OK, onto the regular charts, starting with the SPX weekly chart. It shows this week's dragonfly doji at resistance, which is its broken uptrend line form October 2011 - October 2014 (dark bold green) and the top of its parallel up-channel for its rally from 2009 (lighter bold green). Those two lines cross this week near 2095 (last week's high, on Friday, was 2097 and this week's high, on Tuesday, was just above 2095. It's too difficult to tell from this week's price action what will follow but a red candle next week would leave a candlestick reversal pattern so that's what the bulls need to avoid. If the bulls can close above 2100 it would open the door for a rally up to the 2170 area in December (the projection for the 2nd leg of the 3-wave move up from 2009, where it would equal 162% of the 1st leg). But a drop below the November 16th low near 2019 would indicate we've seen the top.

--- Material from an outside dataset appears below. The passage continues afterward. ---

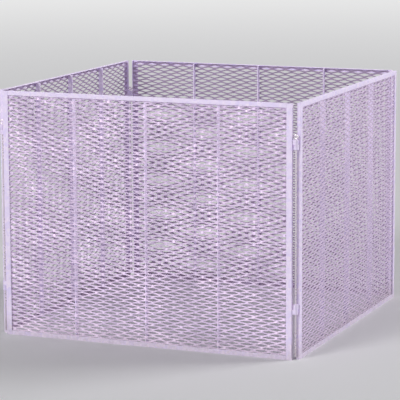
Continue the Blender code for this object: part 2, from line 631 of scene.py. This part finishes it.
@dataclass(kw_only=True)
class Lattice(Skin):
    """The bonds and strands of one expanded sheet, about the middle of its front face.

    A bond is the short leaning plate between the ends of two slits. Bonds stand in columns and
    rows, on every second crossing, and a strand runs from each quarter of a bond to the next one.
    A diamond takes two columns and two rows.
    """

    last_column: int
    last_row: int
    step_x: float
    step_z: float
    half_bond: float
    strand_width: float
    lean: float
    back: Vector
    shifts: np.ndarray
    known: dict[tuple[int, int, int, int], int] = field(default_factory=dict)

    def corner(self, column: int, row: int, along: int, up: int) -> int:
        """Finds or adds a corner of a bond on the front face, and its twin on the back face.

        Args:
            column: the bond's column.
            row: the bond's row.
            along: the corner's side along the bond: -1, 0 or 1.
            up: the corner's side up the bond: -1, 0 or 1.

        Returns:
            The number of the front corner. Its twin has the next number.
        """
        key = (column, row, along, up)
        if key not in self.known:
            shift_x, shift_z = self.shifts[column, row]
            x = (column - self.last_column // 2) * self.step_x + along * self.half_bond + shift_x
            z = (row - self.last_row // 2) * self.step_z + up * self.strand_width + shift_z
            front = Vector((x, up * self.lean, z))
            self.known[key] = self.add_point(front)
            self.add_point(front + self.back)
        return self.known[key]

    def plate(self, *outline: int) -> None:
        """Adds a front face, counter-clockwise from outside, and its twin on the back."""
        self.faces.append(outline)
        self.faces.append(tuple(number + 1 for number in reversed(outline)))

    def wall(self, start: int, end: int) -> None:
        """Adds the cut edge between two front corners, with the metal to the left of the way."""
        self.faces.append((start, start + 1, end + 1, end))

    def add_half_bond(self, column: int, row: int, up: int) -> None:
        """Adds a bond's upper or lower half, sheared off at the border of the sheet.

        Args:
            column: the bond's column.
            row: the bond's row.
            up: 1 for the upper half and -1 for the lower one.
        """
        first, last = column == 0, column == self.last_column
        left, right = (0 if first else -1), (0 if last else 1)
        low_left = self.corner(column, row, left, 0)
        low_right = self.corner(column, row, right, 0)
        high_right = self.corner(column, row, right, up)
        high_left = self.corner(column, row, left, up)
        outline = (low_left, low_right, high_right, high_left)
        self.plate(*(outline if up > 0 else outline[::-1]))
        cuts = [(high_right, high_left)]
        if first:
            cuts.append((high_left, low_left))
        if last:
            cuts.append((low_right, high_right))
        for cut in cuts:
            self.wall(*(cut if up > 0 else cut[::-1]))

    def add_strand(self, column: int, row: int, way: int) -> None:
        """Adds the strand from a bond's upper quarter to the next bond up.

        Args:
            column: the bond's column.
            row: the bond's row.
            way: 1 for the strand to the right and -1 for the one to the left.
        """
        tip, flat = self.corner(column, row, way, 0), self.corner(column, row, way, 1)
        far_tip = self.corner(column + way, row + 1, -way, 0)
        far_flat = self.corner(column + way, row + 1, -way, -1)
        if way > 0:
            self.plate(tip, far_flat, far_tip, flat)
            self.wall(tip, far_flat)
            self.wall(far_tip, flat)
        else:
            self.plate(tip, flat, far_tip, far_flat)
            self.wall(far_flat, tip)
            self.wall(flat, far_tip)

    def add_border(self, column: int, row: int) -> None:
        """Adds the sheared edge along the sheet's top or bottom, through the middle of a bond.

        Args:
            column: the bond's column.
            row: the bond's row, which is the first or the last.
        """
        left = self.corner(column, row, 0 if column == 0 else -1, 0)
        right = self.corner(column, row, 0 if column == self.last_column else 1, 0)
        self.wall(*((left, right) if row == 0 else (right, left)))

    def fill(self) -> None:
        """Adds every bond and strand of the sheet."""
        for column in range(self.last_column + 1):
            for row in range((column + 1) % 2, self.last_row + 1, 2):
                if row < self.last_row:
                    self.add_half_bond(column, row, 1)
                if row > 0:
                    self.add_half_bond(column, row, -1)
                if row in (0, self.last_row):
                    self.add_border(column, row)
                for way in (-1, 1):
                    if 0 <= column + way <= self.last_column and row < self.last_row:
                        self.add_strand(column, row, way)


@dataclass
class ExpandedSheets:
    """The sheets of expanded metal, slit and stretched so that they open in diamonds."""

    diamonds_across: int = 20
    diamonds_up: int = 45
    bond_length: float = 5.0 * MM
    strand_width: float = 3.9 * MM
    thickness: float = 1.2 * MM
    # How far a strand leans inward over its width, which the stretching gives it
    lean: float = 1.2 * MM
    # How far the middle of the sheet's front face lies behind the outer face of the edging
    depth: float = 3.25 * MM
    # How far a bond strays from its place as the press leaves it, as a rule and at most
    stray: float = 0.18 * MM
    most_stray: float = 0.36 * MM
    seed: int = 11

    def build(self, material: bpy.types.Material) -> None:
        """Makes the four sheets, each in place of its panel's CAD sheet.

        Args:
            material: the finish.
        """
        for number, side in enumerate(Side):
            low, high = side.box("mesh")
            lattice = self.lattice(high.x - low.x, high.z - low.z, self.seed + number)
            lattice.fill()
            outer = side.box("top_rail")[0].y
            shift = Vector(((low.x + high.x) / 2, outer + self.depth, (low.z + high.z) / 2))
            name = f"{side.title}_expanded_sheet"
            mesh = lattice.to_mesh(name, side.turn @ Matrix.Translation(shift))
            place_piece(name, mesh, material, side.body, f"{side.title}_mesh")

    def lattice(self, across: float, tall: float, seed: int) -> Lattice:
        """Sets out a sheet.

        Args:
            across: the sheet's width.
            tall: the sheet's height.
            seed: the seed of the bonds' stray, which the bonds on the border are free of.

        Returns:
            The lattice, still empty.
        """
        last_column, last_row = 2 * self.diamonds_across, 2 * self.diamonds_up
        crossings = (last_column + 1, last_row + 1, 2)
        shifts = np.random.default_rng(seed).normal(0.0, self.stray, crossings)
        shifts = shifts.clip(-self.most_stray, self.most_stray)
        shifts[[0, -1]] = 0.0
        shifts[:, [0, -1]] = 0.0
        slope = math.atan2(self.lean, self.strand_width)
        return Lattice(
            last_column=last_column,
            last_row=last_row,
            step_x=across / last_column,
            step_z=tall / last_row,
            half_bond=self.bond_length / 2,
            strand_width=self.strand_width,
            lean=self.lean,
            back=Vector((0.0, math.cos(slope), -math.sin(slope))) * self.thickness,
            shifts=shifts,
        )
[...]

S&P 500, SPX, Weekly chart
The daily chart below shows the little candles following the spike up on November 18th and the multiple probes of the broken uptrend line from 2011-2014. That's bearish until proven otherwise with a rally above 2100, but then it would need to get above its downtrend line from July-November, near 2011 and its November 3rd high near 2117. There's plenty of overhead above but little in the way of support, which is one reason why I'm reluctant to bet on the upside but watching carefully before getting aggressive on the short side. Another thing the bulls need to see is RSI breaking back above its broken uptrend line from August since a rollover from here would leave a bearish back-test.
S&P 500, SPX, Daily chart
Key Levels for SPX:
- bullish above 2117
- bearish below 2019
Zooming in closer, the 60-min chart below shows the price action around the broken uptrend line from 2011-2014. As I mentioned earlier, I could easily argue for a move up to test the November 3rd high near 2117 since that's also where a 5th wave for the move up from November 16th would equal the 1st wave. But there's plenty of resistance between here and there and it's not hard to argue we've seen a small rolling topping pattern this week, one which will be followed by a stronger breakdown in the days to come.

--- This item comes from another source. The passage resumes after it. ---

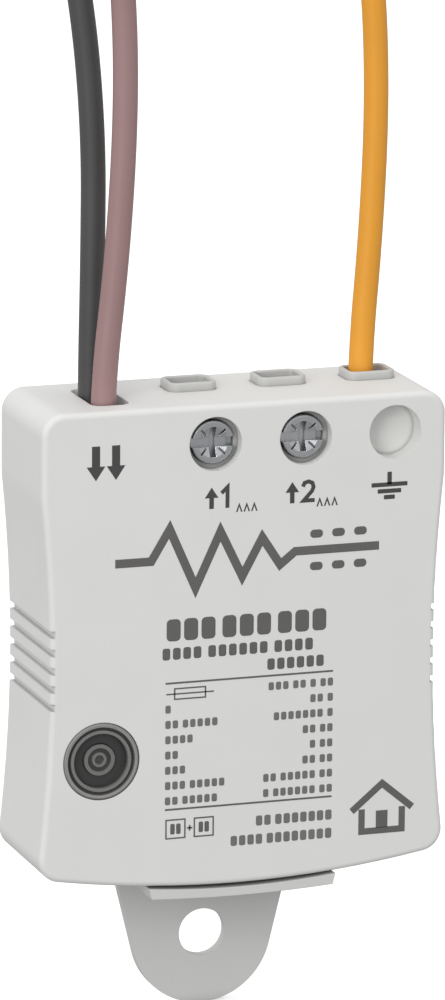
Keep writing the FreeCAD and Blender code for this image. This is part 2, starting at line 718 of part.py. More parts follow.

S&P 500, SPX, 60-min chart
The DOW presents the same picture as SPX -- it's been bumping up against its broken uptrend line from October 2011 - October 2014, near today's high at 17855, and then only slightly higher is its downtrend line from May-November, near 17920. Following that is its November 3rd high at 17978 so I think the DOW needs to break above 18K to prove the bulls remain in control. But from here it could go either way.
Dow Industrials, INDU, Daily chart
Key Levels for DOW:
- bullish above 17,978
- bearish below 17,210
The Nasdaq has again been working on its March 2000 high near 5132 following the last attempt into the November 3rd high. It's showing a lot of weakness on its oscillators as it tries again and while we can never say never about more rally, this is looking a little dangerous for bulls.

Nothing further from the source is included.